To be fair, the Mughals rose through a combination of political acumen and battlefield brutality, and they held onto their empire for hundreds of years in much the same way. In the process, the Mughals developed a state that was unique in many ways, adopting elements of Islamic culture and meshing them with native Indian culture and even Western European culture. When the British conquered India in the mid-19th century, they had the benefit of inheriting the Mughal system, which, despite many problems, proved to be a suitable template for rule over a land as vast and diverse as India.
Unlike previous societies in Asia, there is no shortage of primary sources relating to Mughal history. The Mughals were quite literate, developing a historiographical tradition early, as well as patronizing numerous Islamic scholars, poets, and other writers. Persian, Arabic, Turkish, and Hindi were all used in various Mughal written documents, with more than 6,000 extant Persian language legal documents being kept today in India’s National Archives (Nandini 2014, 408). Texts from the early Mughal Empire were written in Turkish and later translated into Persian and English, and those from the reign of Akbar (r. 1556-1605), including the history of his reign, Akbarnameh, which was written by Abul-Fazl, were recorded in Persian (Lawrence 1999, 407).

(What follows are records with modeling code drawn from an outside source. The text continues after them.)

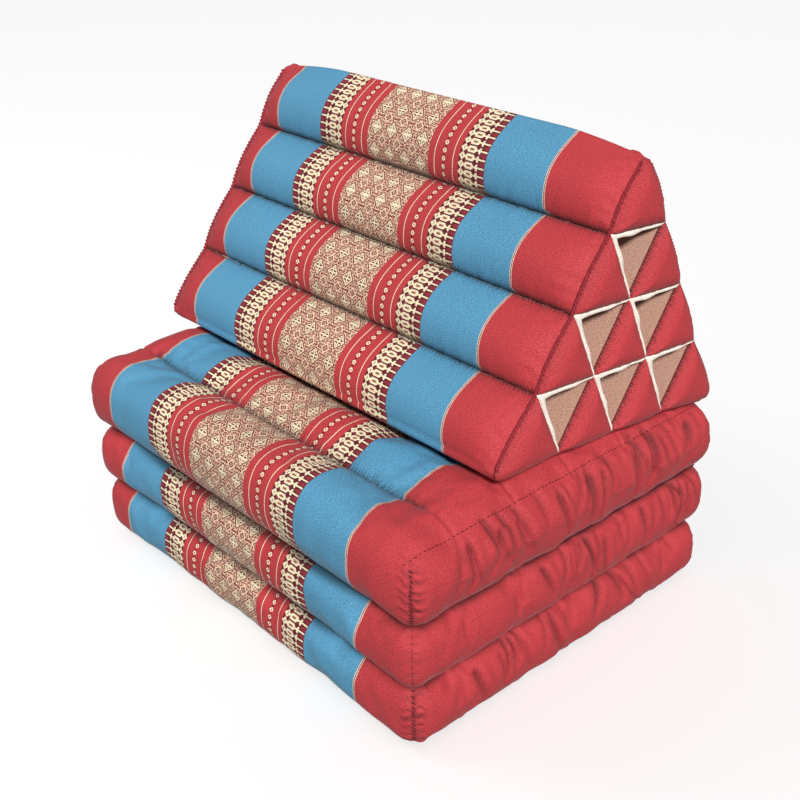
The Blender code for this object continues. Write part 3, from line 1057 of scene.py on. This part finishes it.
def overlay(tree, base, colour, mask):
    """The base colour, with another colour wherever the mask is 1."""
    node = tree.nodes.new("ShaderNodeMix")
    node.data_type = "RGBA"
    tree.links.new(mask.socket, node.inputs["Factor"])
    for slot, value in ((node.inputs[6], base), (node.inputs[7], colour)):
        if isinstance(value, tuple):
            slot.default_value = value
        else:
            tree.links.new(value, slot)
    return node.outputs[2]


def new_group(name, inputs, outputs):
    group = bpy.data.node_groups.new(name, "ShaderNodeTree")
    for label, kind in inputs:
        group.interface.new_socket(name=label, in_out="INPUT", socket_type=kind)
    for label, kind in outputs:
        group.interface.new_socket(name=label, in_out="OUTPUT", socket_type=kind)
    return group, group.nodes.new("NodeGroupInput"), group.nodes.new("NodeGroupOutput")


def lattice(across, along):
    """Middle band: flowers in dark diamonds, small rings between them, and dotted bands round both."""
    width, height = LATTICE_REPEAT[0] * THREADS[0], LATTICE_REPEAT[1] * THREADS[1]
    s = across.from_middle(width) / width
    t = along.from_middle(height) / height
    ring = s + t
    spaced = (along + THREADS[1] / 2).from_middle(4 * THREADS[1]) < THREADS[1] * 1.2
    dots = (ring.between(0.445, 0.52) | ring.between(0.275, 0.345)) & spaced
    from_flower = (s - 0.5) * -1, (t - 0.5) * -1
    bright = ((from_flower[0] | from_flower[1]) < 0.19) & (ring > 0.70)
    veins = (from_flower[0] & from_flower[1]).between(0.05, 0.085) & (ring < 0.90)
    dark = ring.between(0.09, 0.165) | (ring < 0.045) | ring.between(0.575, 0.65) | dots | (veins & bright)
    salmon = ring.between(0.375, 0.425)
    return dark, salmon, bright


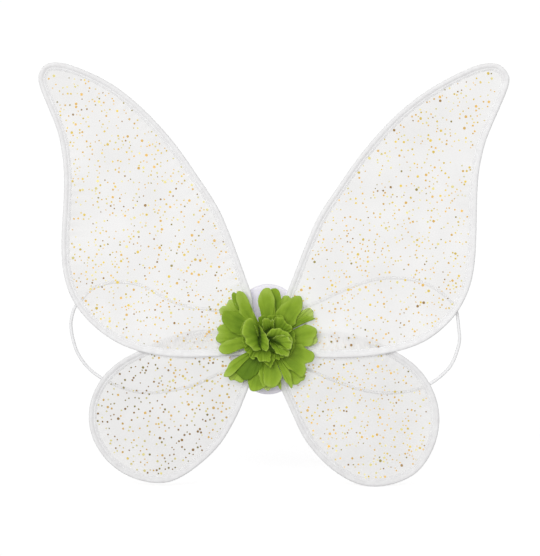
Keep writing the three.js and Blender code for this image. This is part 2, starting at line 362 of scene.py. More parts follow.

The British also took a keen interest in Mughal history, perhaps at least partly using the texts to see what worked and what did not during their predecessors’ rule over the subcontinent. The Cambridge History of India was a five-volume work that was published between 1922 and 1937, during the last phase of British rule in India, as a critical examination of the Mughal system, as well as English translations of their historical chronicles (Streusand 2011, 8). In fact, most of the English translations of Mughal historiographical texts were done by Victorian British scholars known as “Orientalists,” who could read Sanskrit, Persian, Turkish, Arabic, Hindi and most other Indian languages.